On Thu, Apr 6, 2023 at 11:52 AM Melanie Plageman
<melanieplageman@gmail.com> wrote:
> > Gah, I think I misunderstood you. You are saying that only calling
> > AutoVacuumUpdateCostLimit() after napping while vacuuming a table may
> > not be enough. The frequency at which the number of workers changes will
> > likely be different. This is a good point.
> > It's kind of weird to call AutoVacuumUpdateCostLimit() only after napping...
>
> A not fully baked idea for a solution:
>
> Why not keep the balanced limit in the atomic instead of the number of
> workers for balance. If we expect all of the workers to have the same
> value for cost limit, then why would we just count the workers and not
> also do the division and store that in the atomic variable. We are
> worried about the division not being done often enough, not the number
> of workers being out of date. This solves that, right?

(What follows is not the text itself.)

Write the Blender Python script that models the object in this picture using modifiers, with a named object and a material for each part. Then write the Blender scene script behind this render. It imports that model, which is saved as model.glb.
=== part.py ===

A bird in the hand is worth two in the bush, though. We don't really
have time to redesign the patch before feature freeze, and I can't
convince myself that there's a big enough problem with what you
already did that it would be worth putting off fixing this for another
year. Reading your newer emails, I think that the answer to my
original question is "we don't want to do it at every
vacuum_delay_point because it might be too costly," which is
reasonable.
I don't particularly like this new idea, either, I think. While it may
be true that we expect all the workers to come up with the same
answer, they need not, because rereading the configuration file isn't
synchronized. It would be pretty lame if a worker that had reread an
updated value from the configuration file recomputed the value, and
then another worker that still had an older value recalculated it
again just afterward. Keeping only the number of workers in memory
avoids the possibility of thrashing around in situations like that.
I do kind of wonder if it would be possible to rejigger things so that
we didn't have to keep recalculating av_nworkersForBalance, though.
Perhaps now is not the time due to the impending freeze, but maybe we
should explore maintaining that value in such a way that it is correct
at every instant, instead of recalculating it at intervals.
--
Robert Haas
EDB: http://www.enterprisedb.com